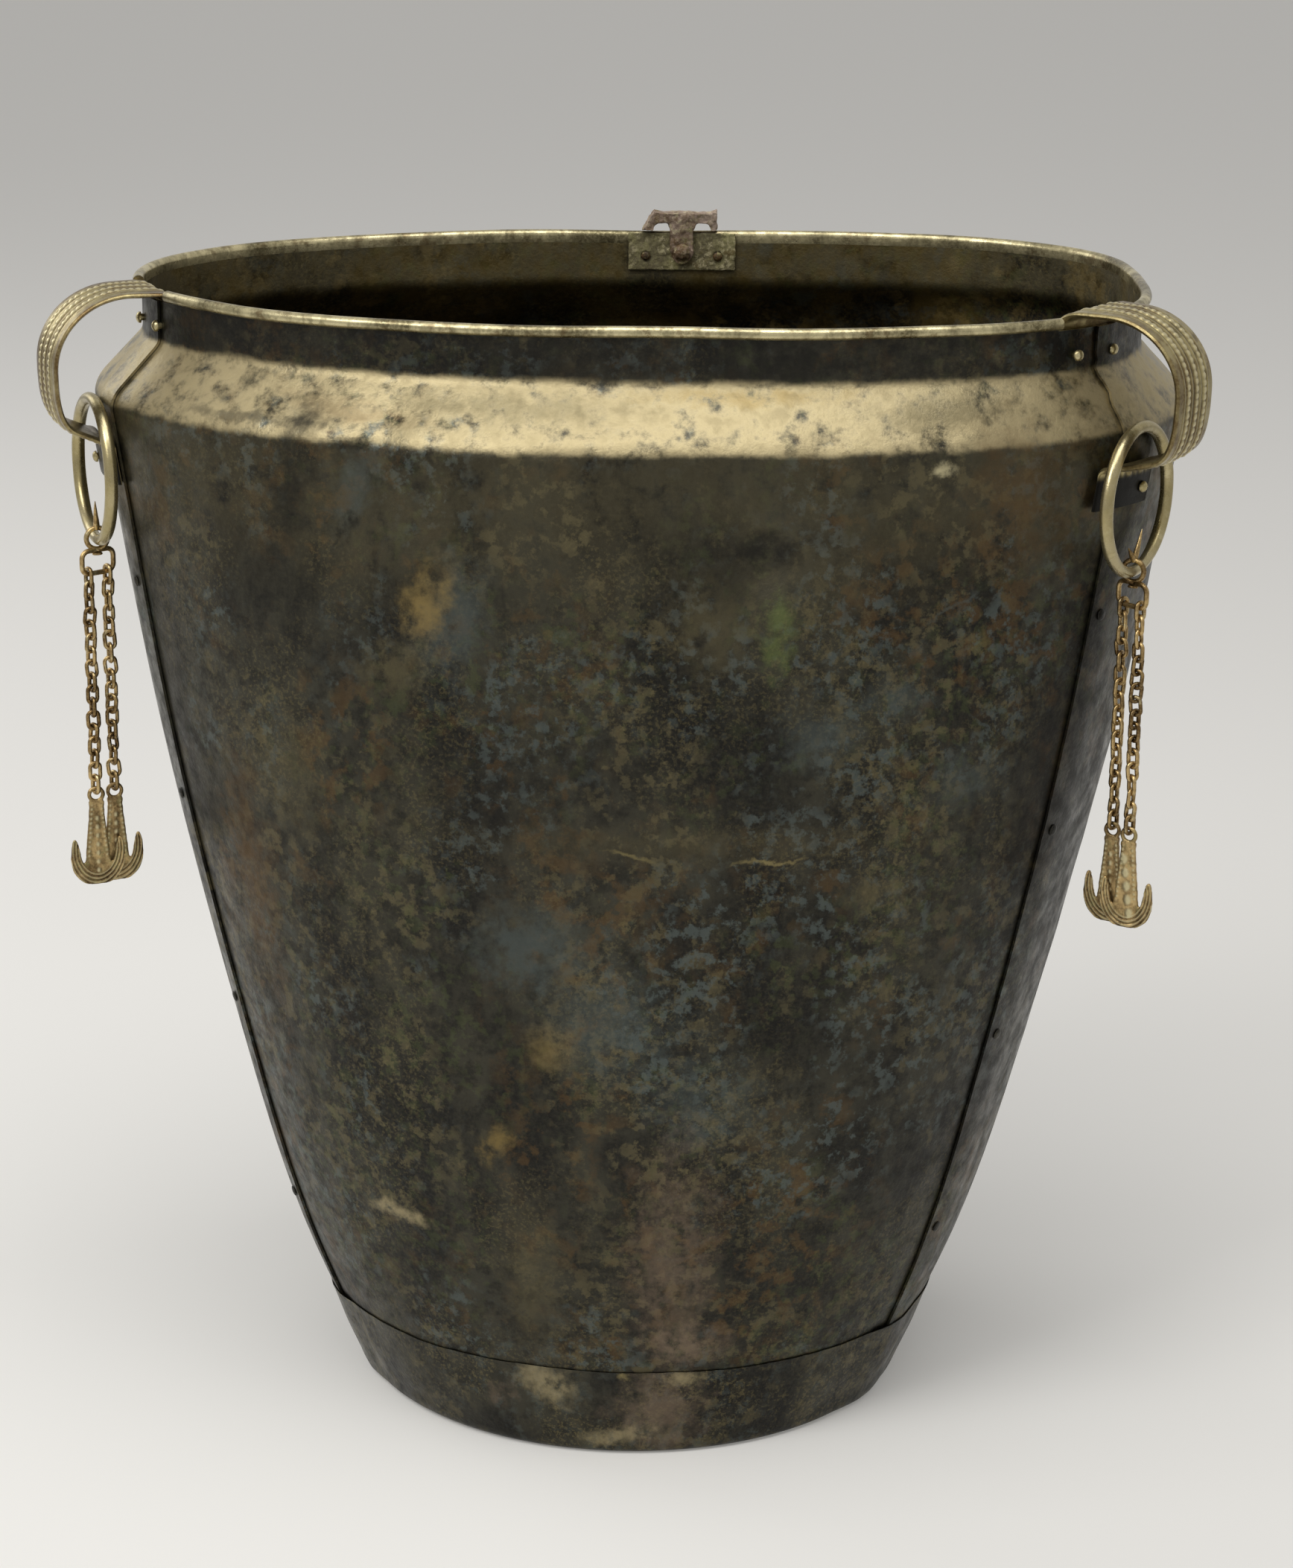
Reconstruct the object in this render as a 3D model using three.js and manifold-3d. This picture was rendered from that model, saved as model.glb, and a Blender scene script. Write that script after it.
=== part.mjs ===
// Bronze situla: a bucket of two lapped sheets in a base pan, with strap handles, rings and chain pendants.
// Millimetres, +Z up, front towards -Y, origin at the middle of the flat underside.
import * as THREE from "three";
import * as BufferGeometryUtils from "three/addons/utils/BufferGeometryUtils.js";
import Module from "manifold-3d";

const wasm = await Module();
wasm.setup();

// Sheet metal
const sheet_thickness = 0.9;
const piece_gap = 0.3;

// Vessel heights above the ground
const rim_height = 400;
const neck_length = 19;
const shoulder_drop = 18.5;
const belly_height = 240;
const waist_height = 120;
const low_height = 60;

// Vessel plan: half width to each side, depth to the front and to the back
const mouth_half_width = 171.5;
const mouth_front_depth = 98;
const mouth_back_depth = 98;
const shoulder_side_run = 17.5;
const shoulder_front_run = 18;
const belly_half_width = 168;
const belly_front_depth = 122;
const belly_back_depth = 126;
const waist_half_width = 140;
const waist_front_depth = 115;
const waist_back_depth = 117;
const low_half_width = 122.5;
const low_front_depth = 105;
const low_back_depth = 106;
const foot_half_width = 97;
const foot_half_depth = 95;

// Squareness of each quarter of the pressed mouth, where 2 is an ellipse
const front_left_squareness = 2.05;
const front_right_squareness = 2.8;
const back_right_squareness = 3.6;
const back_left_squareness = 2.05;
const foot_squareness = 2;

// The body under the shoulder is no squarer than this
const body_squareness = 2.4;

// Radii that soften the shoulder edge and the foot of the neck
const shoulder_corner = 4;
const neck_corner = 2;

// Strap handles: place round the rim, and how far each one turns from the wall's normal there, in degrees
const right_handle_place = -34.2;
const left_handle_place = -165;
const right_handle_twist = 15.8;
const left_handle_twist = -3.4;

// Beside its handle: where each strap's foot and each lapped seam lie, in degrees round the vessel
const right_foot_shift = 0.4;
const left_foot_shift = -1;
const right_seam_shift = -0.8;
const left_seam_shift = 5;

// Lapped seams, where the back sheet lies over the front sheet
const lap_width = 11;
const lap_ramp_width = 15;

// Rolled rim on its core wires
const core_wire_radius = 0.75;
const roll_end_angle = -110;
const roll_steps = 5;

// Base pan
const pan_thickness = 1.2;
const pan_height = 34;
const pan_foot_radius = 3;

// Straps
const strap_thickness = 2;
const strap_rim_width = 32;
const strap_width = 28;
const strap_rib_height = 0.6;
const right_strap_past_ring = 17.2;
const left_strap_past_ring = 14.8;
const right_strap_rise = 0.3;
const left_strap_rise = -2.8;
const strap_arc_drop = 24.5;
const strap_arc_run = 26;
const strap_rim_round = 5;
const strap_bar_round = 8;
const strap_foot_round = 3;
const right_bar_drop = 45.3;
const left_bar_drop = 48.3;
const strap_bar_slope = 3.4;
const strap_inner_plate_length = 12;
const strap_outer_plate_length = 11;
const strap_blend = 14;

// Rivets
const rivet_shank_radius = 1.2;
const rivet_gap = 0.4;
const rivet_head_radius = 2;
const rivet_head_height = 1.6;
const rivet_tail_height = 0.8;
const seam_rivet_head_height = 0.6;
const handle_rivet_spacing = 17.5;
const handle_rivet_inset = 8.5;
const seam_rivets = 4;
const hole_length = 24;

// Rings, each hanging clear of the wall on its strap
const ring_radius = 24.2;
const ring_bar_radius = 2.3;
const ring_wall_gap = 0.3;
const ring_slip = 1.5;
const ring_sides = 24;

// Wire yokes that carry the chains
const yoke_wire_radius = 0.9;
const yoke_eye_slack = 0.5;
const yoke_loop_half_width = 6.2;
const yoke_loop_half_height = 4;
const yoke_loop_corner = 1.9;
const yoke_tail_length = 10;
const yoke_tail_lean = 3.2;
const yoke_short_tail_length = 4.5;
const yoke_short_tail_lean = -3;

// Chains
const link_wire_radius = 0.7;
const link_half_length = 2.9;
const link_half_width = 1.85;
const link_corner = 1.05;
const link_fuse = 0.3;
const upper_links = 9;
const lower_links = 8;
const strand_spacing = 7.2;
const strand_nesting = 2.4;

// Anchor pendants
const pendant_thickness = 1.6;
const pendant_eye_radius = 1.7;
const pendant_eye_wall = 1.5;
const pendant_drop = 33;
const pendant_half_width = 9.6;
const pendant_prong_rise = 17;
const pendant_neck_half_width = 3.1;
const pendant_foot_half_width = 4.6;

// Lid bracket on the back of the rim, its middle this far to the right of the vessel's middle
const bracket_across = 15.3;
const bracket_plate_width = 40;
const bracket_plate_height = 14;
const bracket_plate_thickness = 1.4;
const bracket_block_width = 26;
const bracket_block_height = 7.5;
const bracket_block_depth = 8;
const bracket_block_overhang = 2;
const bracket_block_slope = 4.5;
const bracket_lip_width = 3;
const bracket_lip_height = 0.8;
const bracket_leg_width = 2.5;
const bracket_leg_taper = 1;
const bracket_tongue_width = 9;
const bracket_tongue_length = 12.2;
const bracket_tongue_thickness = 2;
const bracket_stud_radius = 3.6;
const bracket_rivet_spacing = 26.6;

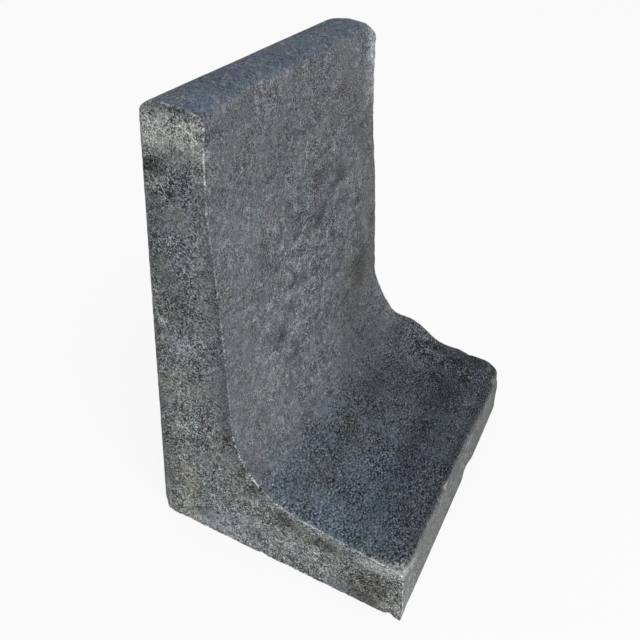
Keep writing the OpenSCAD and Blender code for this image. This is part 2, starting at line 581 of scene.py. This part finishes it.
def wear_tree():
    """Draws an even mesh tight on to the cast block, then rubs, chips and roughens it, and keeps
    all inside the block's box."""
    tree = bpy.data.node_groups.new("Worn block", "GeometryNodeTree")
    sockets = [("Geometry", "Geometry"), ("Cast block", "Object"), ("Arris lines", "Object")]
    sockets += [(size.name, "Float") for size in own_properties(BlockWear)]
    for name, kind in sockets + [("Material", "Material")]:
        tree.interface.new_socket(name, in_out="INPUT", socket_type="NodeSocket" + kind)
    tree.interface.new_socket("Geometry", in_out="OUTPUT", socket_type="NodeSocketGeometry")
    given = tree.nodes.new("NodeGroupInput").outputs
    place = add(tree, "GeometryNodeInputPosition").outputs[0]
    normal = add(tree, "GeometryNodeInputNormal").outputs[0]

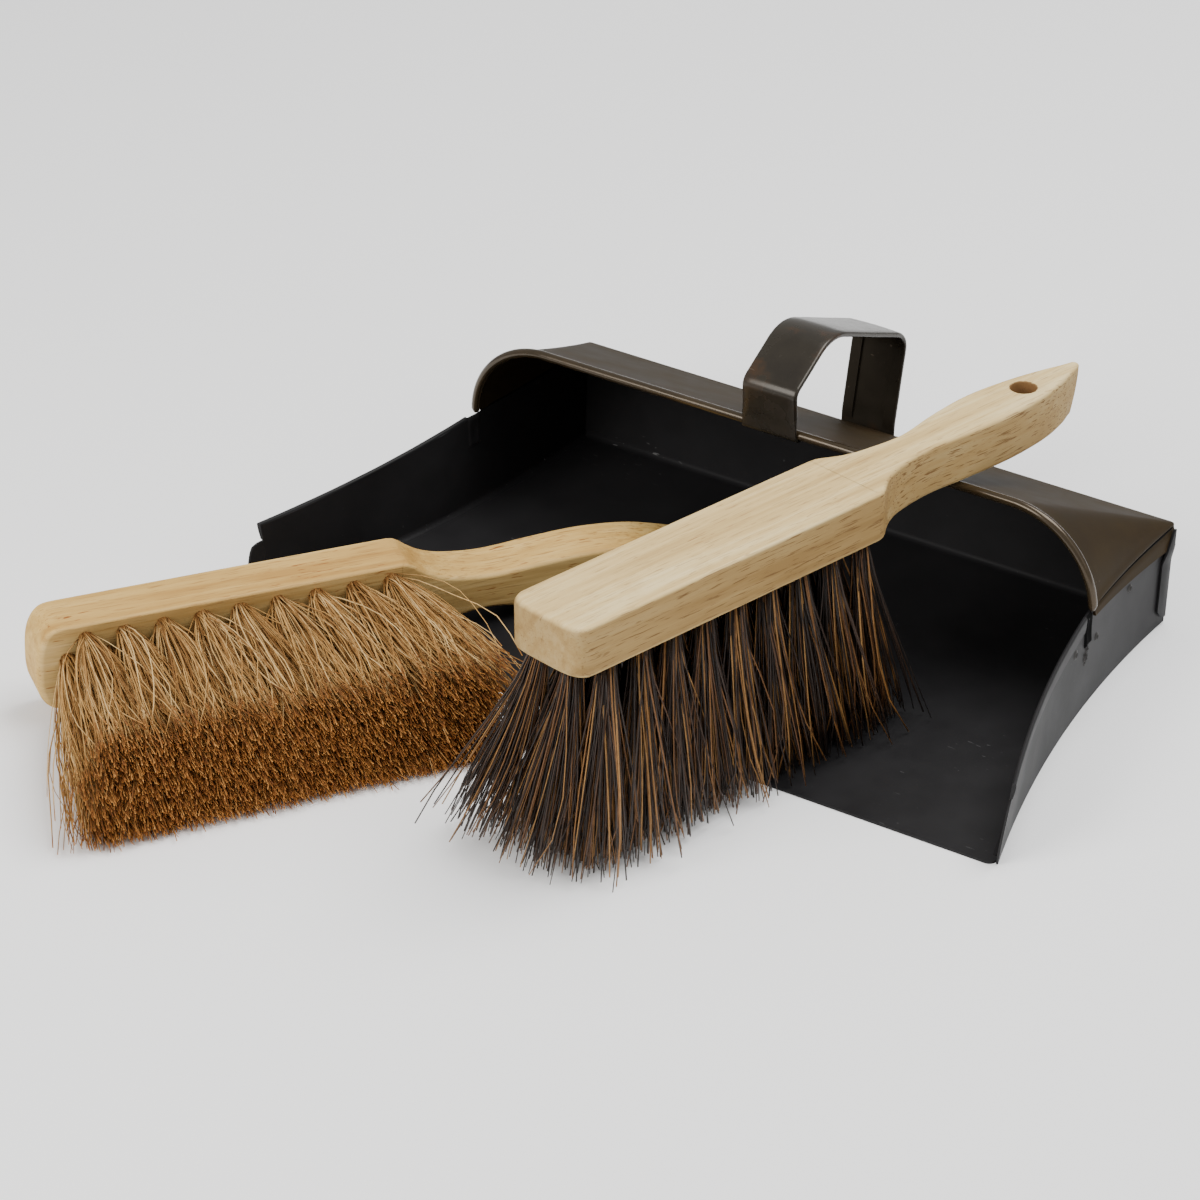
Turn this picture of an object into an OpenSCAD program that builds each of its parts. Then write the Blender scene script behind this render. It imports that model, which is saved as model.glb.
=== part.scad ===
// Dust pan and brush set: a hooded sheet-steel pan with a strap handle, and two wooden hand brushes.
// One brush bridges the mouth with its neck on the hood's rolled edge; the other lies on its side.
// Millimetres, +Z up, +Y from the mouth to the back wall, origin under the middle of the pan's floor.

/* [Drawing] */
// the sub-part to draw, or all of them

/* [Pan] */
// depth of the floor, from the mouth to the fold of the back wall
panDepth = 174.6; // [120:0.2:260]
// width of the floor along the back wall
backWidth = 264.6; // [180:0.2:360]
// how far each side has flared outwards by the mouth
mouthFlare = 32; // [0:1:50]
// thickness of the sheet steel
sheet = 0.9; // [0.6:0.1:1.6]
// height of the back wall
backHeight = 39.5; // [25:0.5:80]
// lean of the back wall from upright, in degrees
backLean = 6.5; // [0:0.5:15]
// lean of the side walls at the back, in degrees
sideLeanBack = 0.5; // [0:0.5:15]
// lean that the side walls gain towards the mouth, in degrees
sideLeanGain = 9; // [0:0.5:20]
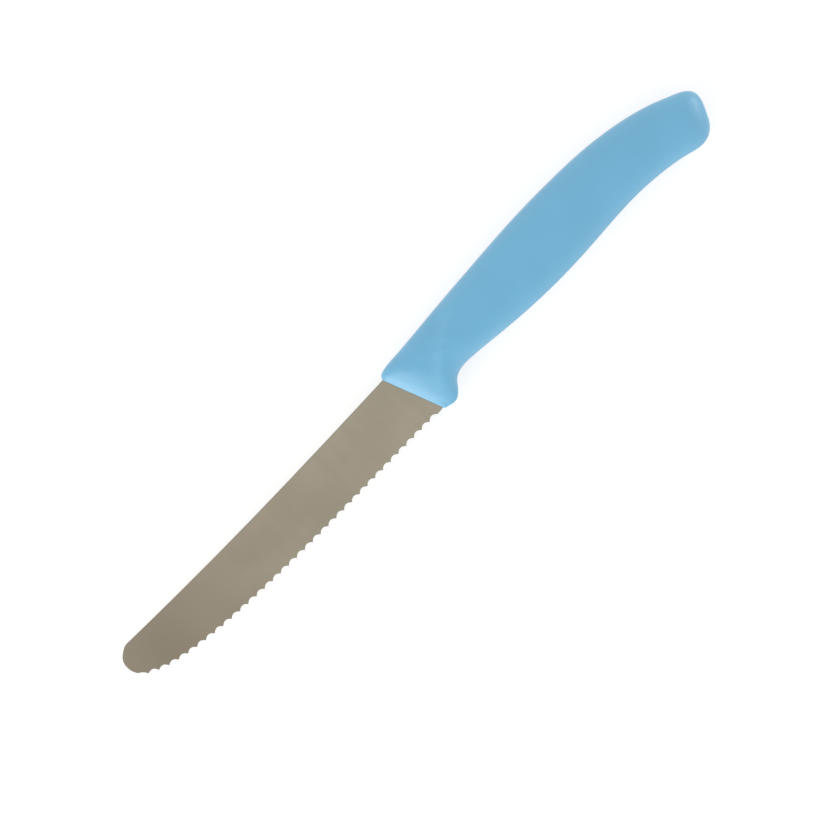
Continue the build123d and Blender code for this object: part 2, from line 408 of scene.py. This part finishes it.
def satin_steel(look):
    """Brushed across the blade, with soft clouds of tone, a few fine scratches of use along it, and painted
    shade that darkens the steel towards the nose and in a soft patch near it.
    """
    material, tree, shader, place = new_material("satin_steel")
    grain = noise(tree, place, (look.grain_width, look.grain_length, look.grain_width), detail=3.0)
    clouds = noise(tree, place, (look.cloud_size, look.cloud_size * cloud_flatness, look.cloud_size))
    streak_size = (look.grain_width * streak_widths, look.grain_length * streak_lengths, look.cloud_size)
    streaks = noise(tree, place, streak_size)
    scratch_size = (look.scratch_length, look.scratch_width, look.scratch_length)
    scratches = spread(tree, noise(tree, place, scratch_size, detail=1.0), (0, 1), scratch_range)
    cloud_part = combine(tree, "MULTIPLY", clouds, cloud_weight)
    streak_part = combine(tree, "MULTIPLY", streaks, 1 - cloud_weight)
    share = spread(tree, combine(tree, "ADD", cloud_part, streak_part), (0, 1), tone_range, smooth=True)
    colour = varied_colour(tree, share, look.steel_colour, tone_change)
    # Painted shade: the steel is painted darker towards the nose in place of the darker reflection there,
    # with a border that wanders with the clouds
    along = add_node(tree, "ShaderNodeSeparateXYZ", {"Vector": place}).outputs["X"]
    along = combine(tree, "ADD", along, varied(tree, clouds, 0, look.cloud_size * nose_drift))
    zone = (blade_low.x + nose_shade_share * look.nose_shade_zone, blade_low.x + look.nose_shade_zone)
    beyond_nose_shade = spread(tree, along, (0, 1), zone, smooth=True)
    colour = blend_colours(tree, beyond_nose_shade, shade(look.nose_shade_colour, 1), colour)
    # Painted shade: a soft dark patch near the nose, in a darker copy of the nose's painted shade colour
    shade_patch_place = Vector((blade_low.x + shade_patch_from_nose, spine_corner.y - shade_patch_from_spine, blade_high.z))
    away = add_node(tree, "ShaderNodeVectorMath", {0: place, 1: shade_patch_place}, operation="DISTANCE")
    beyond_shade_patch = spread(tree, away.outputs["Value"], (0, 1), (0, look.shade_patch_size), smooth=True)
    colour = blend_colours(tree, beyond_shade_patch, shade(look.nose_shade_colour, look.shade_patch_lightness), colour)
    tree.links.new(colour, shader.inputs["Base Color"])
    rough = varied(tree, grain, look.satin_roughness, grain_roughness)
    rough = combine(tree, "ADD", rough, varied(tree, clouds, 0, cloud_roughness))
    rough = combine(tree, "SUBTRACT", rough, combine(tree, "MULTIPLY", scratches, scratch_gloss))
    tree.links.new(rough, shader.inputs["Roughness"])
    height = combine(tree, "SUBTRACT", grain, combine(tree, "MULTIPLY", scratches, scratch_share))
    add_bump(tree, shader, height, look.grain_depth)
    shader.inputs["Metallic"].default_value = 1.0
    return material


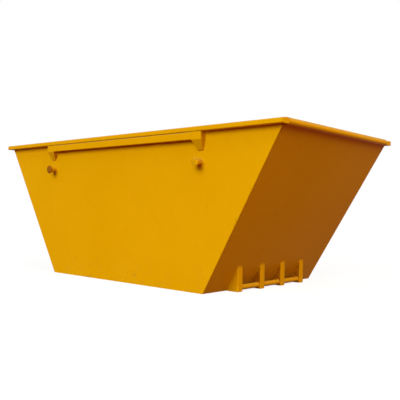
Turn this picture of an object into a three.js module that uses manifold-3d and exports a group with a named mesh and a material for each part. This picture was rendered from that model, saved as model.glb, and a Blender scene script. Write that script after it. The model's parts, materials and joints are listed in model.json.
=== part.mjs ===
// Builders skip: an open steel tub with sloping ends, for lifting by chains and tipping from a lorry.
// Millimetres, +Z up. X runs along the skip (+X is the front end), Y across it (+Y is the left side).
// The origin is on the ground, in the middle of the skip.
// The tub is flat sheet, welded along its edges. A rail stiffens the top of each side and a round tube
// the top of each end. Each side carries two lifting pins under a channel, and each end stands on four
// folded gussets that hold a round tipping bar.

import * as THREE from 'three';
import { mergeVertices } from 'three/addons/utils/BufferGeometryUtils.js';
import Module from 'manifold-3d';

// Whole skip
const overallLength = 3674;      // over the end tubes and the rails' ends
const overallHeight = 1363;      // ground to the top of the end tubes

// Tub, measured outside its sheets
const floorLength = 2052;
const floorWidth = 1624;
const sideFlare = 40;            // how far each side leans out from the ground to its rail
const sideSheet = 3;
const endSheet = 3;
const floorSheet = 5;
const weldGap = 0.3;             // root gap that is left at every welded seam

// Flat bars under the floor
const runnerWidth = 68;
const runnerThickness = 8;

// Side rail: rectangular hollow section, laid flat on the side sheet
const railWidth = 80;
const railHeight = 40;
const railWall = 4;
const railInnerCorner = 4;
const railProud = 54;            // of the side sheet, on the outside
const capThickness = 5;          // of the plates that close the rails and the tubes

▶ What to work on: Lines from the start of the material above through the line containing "const left_seam_shift = 5;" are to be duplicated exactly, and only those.

▶ Task output:
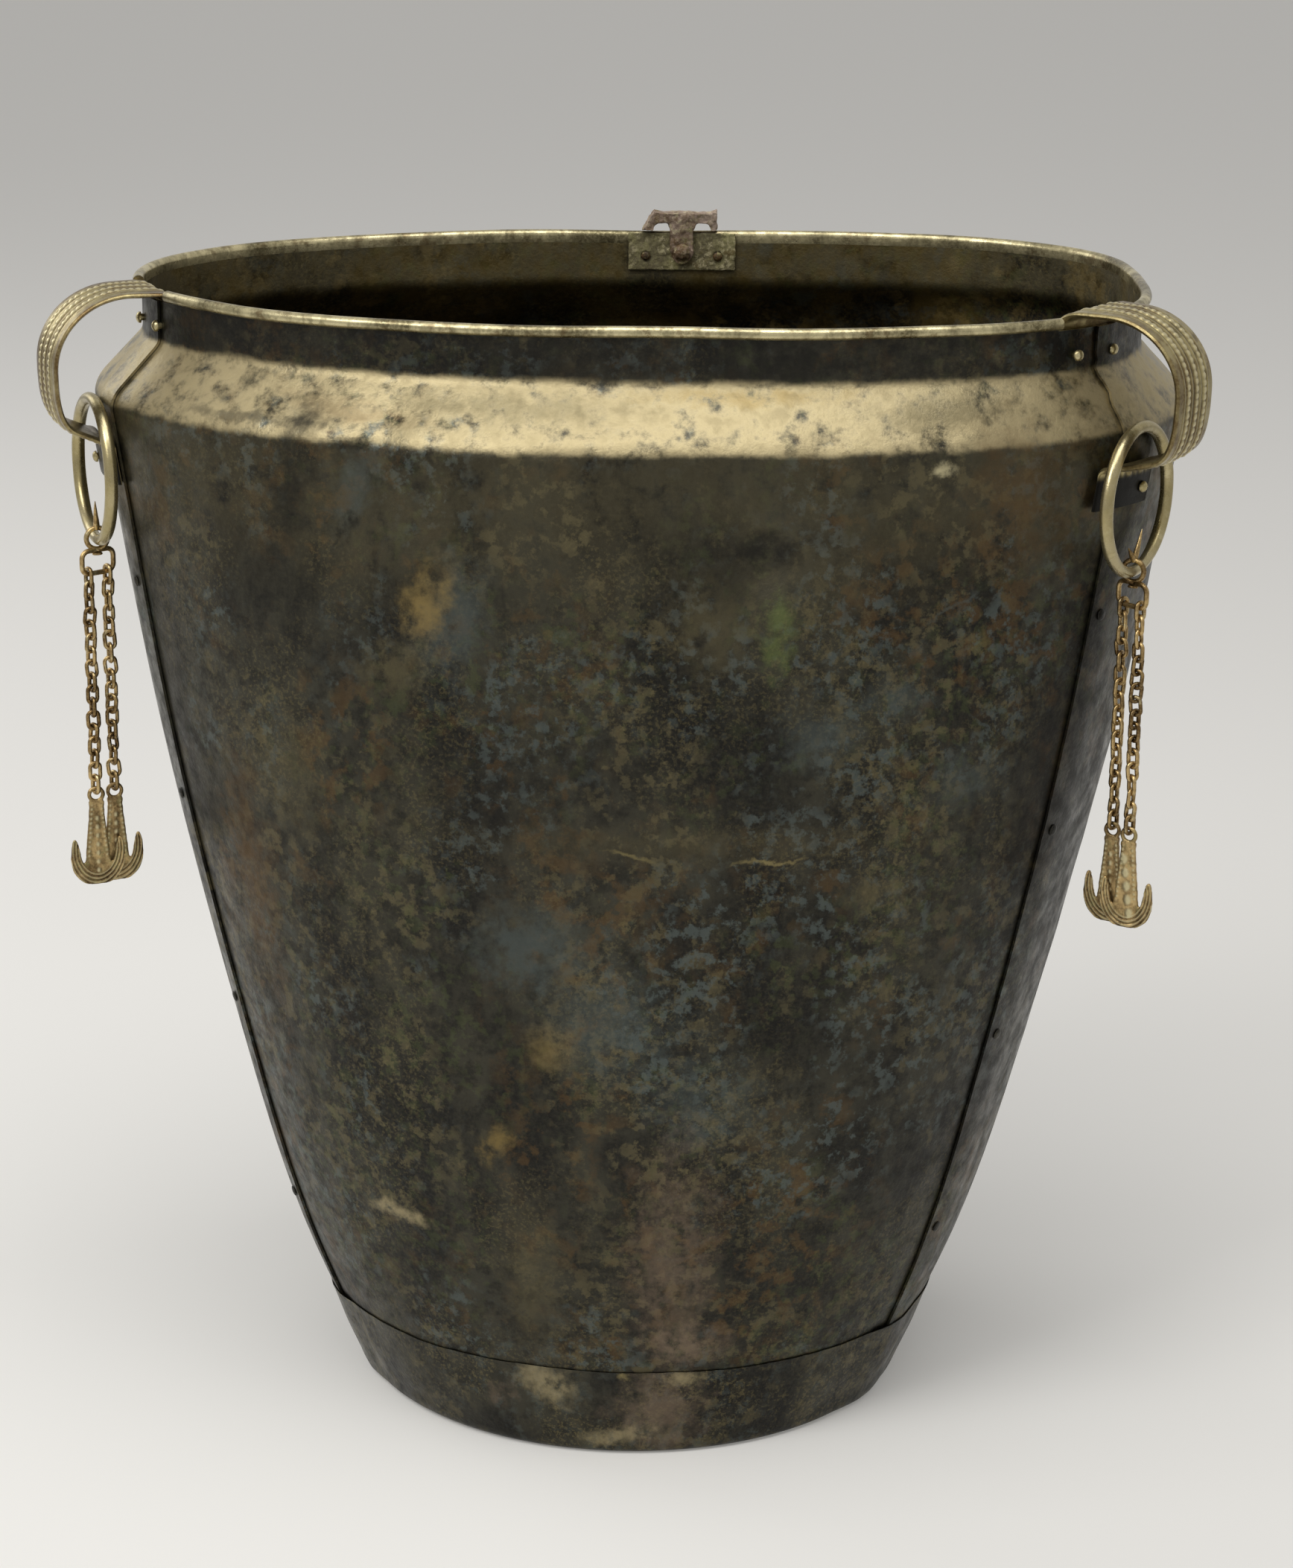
Reconstruct the object in this render as a 3D model using three.js and manifold-3d. This picture was rendered from that model, saved as model.glb, and a Blender scene script. Write that script after it.
=== part.mjs ===
// Bronze situla: a bucket of two lapped sheets in a base pan, with strap handles, rings and chain pendants.
// Millimetres, +Z up, front towards -Y, origin at the middle of the flat underside.
import * as THREE from "three";
import * as BufferGeometryUtils from "three/addons/utils/BufferGeometryUtils.js";
import Module from "manifold-3d";

const wasm = await Module();
wasm.setup();

// Sheet metal
const sheet_thickness = 0.9;
const piece_gap = 0.3;

// Vessel heights above the ground
const rim_height = 400;
const neck_length = 19;
const shoulder_drop = 18.5;
const belly_height = 240;
const waist_height = 120;
const low_height = 60;

// Vessel plan: half width to each side, depth to the front and to the back
const mouth_half_width = 171.5;
const mouth_front_depth = 98;
const mouth_back_depth = 98;
const shoulder_side_run = 17.5;
const shoulder_front_run = 18;
const belly_half_width = 168;
const belly_front_depth = 122;
const belly_back_depth = 126;
const waist_half_width = 140;
const waist_front_depth = 115;
const waist_back_depth = 117;
const low_half_width = 122.5;
const low_front_depth = 105;
const low_back_depth = 106;
const foot_half_width = 97;
const foot_half_depth = 95;

// Squareness of each quarter of the pressed mouth, where 2 is an ellipse
const front_left_squareness = 2.05;
const front_right_squareness = 2.8;
const back_right_squareness = 3.6;
const back_left_squareness = 2.05;
const foot_squareness = 2;

// The body under the shoulder is no squarer than this
const body_squareness = 2.4;

// Radii that soften the shoulder edge and the foot of the neck
const shoulder_corner = 4;
const neck_corner = 2;

// Strap handles: place round the rim, and how far each one turns from the wall's normal there, in degrees
const right_handle_place = -34.2;
const left_handle_place = -165;
const right_handle_twist = 15.8;
const left_handle_twist = -3.4;

// Beside its handle: where each strap's foot and each lapped seam lie, in degrees round the vessel
const right_foot_shift = 0.4;
const left_foot_shift = -1;
const right_seam_shift = -0.8;
const left_seam_shift = 5;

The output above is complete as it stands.